Back at the hall we debriefed the call and highlighted a few areas of concern. I asked members to pretend we were now in court regarding the call out to 1480 Deadwood Rd. I led the questioning of certain individuals. I asked what time the call came in, what time they left the hall, what time they arrived. Did they do a size up? Was an arrival report submitted? Who was in attendance? What time was entry made? Who entered? How long before fire was located? I hammered away with these questions, then asked if there was an accountability system and asked them to describe it. I asked about Pat – where had he been, why he was missed and left behind.
Because I had recorded all the info earlier, I could challenge any made-up answers. I explained to the members that this incident had happened in the last hour and yet they struggled getting their timeline right. Now I told them to imagine it was two months or three years later and Pat’s family was suing the department for negligence. It was then the lights came on and someone said, “We should start taking notes.” Another said, “We wrote some things on the whiteboard, but we erased them when we cleaned up.”
Then I brought up the Elliot Lake lessons. We too now have a scribe (even at a practice scenario). A heart attack can happen anywhere, even at a practice night. The practice scenario taught us that accountability is our responsibility at every incident, practice or event – emergency or not. I knew our practice was successful when I overheard a junior member say, “I’ll never forget that lesson.”
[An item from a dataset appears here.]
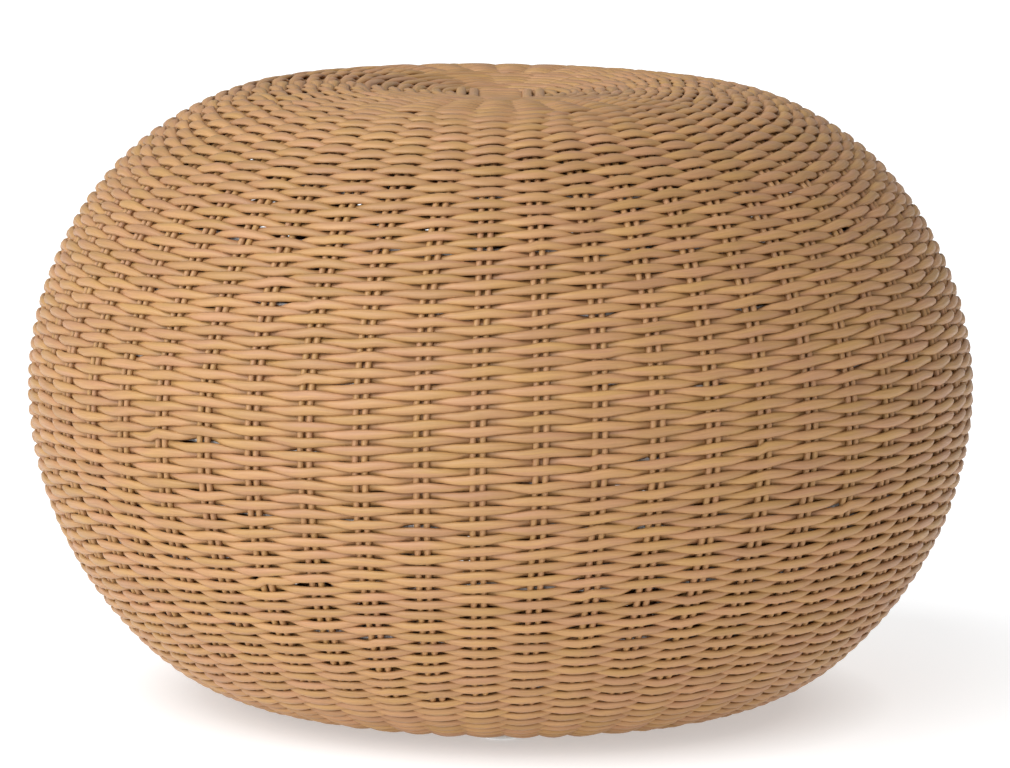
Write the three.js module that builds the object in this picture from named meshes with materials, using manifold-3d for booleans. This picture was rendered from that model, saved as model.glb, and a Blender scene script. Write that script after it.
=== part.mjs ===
// Round woven ottoman: an aluminium cage of hoops and ribs inside a closed skin of plastic wicker.
// Millimetres, +Z up, origin on the floor under the middle, front towards -Y.
// The skin is a stack of rounds as deep as the weave, with a ridge on each pair of upright rods.
import * as THREE from "three";
import { mergeVertices } from "three/addons/utils/BufferGeometryUtils.js";
import Module from "manifold-3d";

// Driving dimensions of the whole piece
const overallDiameter = 610;
const overallHeight = 400;
const widestHeight = 201;
const crownRimRadius = 120;
const crownDish = 8;
const baseFlatRadius = 160;

// The weave: round strands over stakes, which are pairs of upright rods. All of them stand in the
// sides, fewer cross the top and the base, and a few of those meet in the middle.
const strandDiameter = 6.2;
const stakeDiameter = 3.3;
const stakeCount = 52;
const crownStakeCount = 36;
const hubStakeCount = 9;
const stakeAngle = -0.04;
const baseHubRadius = 30;
// How far a strand swings in and out between two stakes, as a share of their spacing at most
const swingShare = 0.3;
// Where stakes are far apart, the strands stay in front for longer, and the skin falls back less
// between two stakes: by none of the last share at the crowded spacing, and all at the open one
const crowdedSpacing = 9;
const openSpacing = 37;
const fullnessShare = 0.6;

// The frame: round hoops against the weave's upright rods, flat ribs behind the hoops, and a plate
// and a ring that the ribs end at
const hoopDiameter = 6;
const hoopCount = 11;
const ribThickness = 4;
const ribWidth = 12;
const ribCount = 8;
const hubPlateRadius = 60;
const plateThickness = 3;
const ringWidth = 20;

// The four feet and their screws
const footCount = 4;
const footInset = 23;
const footRadius = 11;
const footProud = 4;
const footEdge = 1.2;
const stemRadius = 3;
const screwRadius = 1.6;
const screwHeadRadius = 3.4;
const screwHeadHeight = 2.4;
const screwBite = 7;

// Gaps between pieces that touch, and the overrun of a cutting tool
const seatGap = 0.3;
const screwClearance = 0.3;
const cutOverrun = 2;

// Facet counts. The skin has a ridge on each pair of upright rods, and a valley after it.
const curveStepCount = 15;
const hoopFacetCount = 24;
const hoopSideCount = 6;
const footFacetCount = 20;
const screwFacetCount = 12;

// The outline's points, chosen by hand. Inside the rim they are shares of its radius and of the
// dish's depth. Outside it, and above the base's flat, they are shares of the way out to the widest
// radius and of the rise above or the drop below the widest height.
const dishShares = [
  [0, 1],
  [0.542, 0.375],
  [1, 0],
];
const crownShares = [
  [0.3, 0.965],
  [0.599, 0.813],
  [0.809, 0.596],
  [0.957, 0.298],
  [1, 0],
];
const flankShares = [
  [0.924, 0.328],
  [0.724, 0.623],
  [0.466, 0.841],
  [0.285, 0.935],
  [0.117, 0.985],
  [0, 1],
];

// The rounds of the weave from the top to the base, with the outline's steps that each one takes. A
// full round is as deep as the whole weave. A hooped one is as deep as the outer strands and the
// rods, since its inner strands pass above and below the hoops.
const roundStepCounts = [
  ["weave_hub", 1, "full"],
  ["weave_crown", 2, "full"],
  ["weave_shoulder", 3, "hooped"],
  ["weave_side_upper", 2, "hooped"],
  ["weave_side_middle", 3, "hooped"],
  ["weave_side_lower", 2, "hooped"],
  ["weave_base_edge", 3, "hooped"],
  ["weave_base", 1, "full"],
  ["weave_base_hub", 1, "full"],
];
// The rounds that fewer stakes cross
const fewerStakeCounts = new Map([
  ["weave_hub", hubStakeCount],
  ["weave_crown", crownStakeCount],
  ["weave_base", crownStakeCount],
  ["weave_base_hub", hubStakeCount],
]);
const firstHoopIndex = 3;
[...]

Two weeks after the practice, Greenwood Fire responded to a fifth-wheel travel trailer fire in a driveway adjacent to a single-family residence. When I asked the chief for a run down three days later, he pulled out his notes and gave a minute-by-minute detailed report.
Our members may not all be note-takers, but you can bet they are taking note of what is happening around them; and that is half the battle. Stay safe out there and remember to train as if lives depend on it.
A special thanks to the Elliot Lake Fire Department.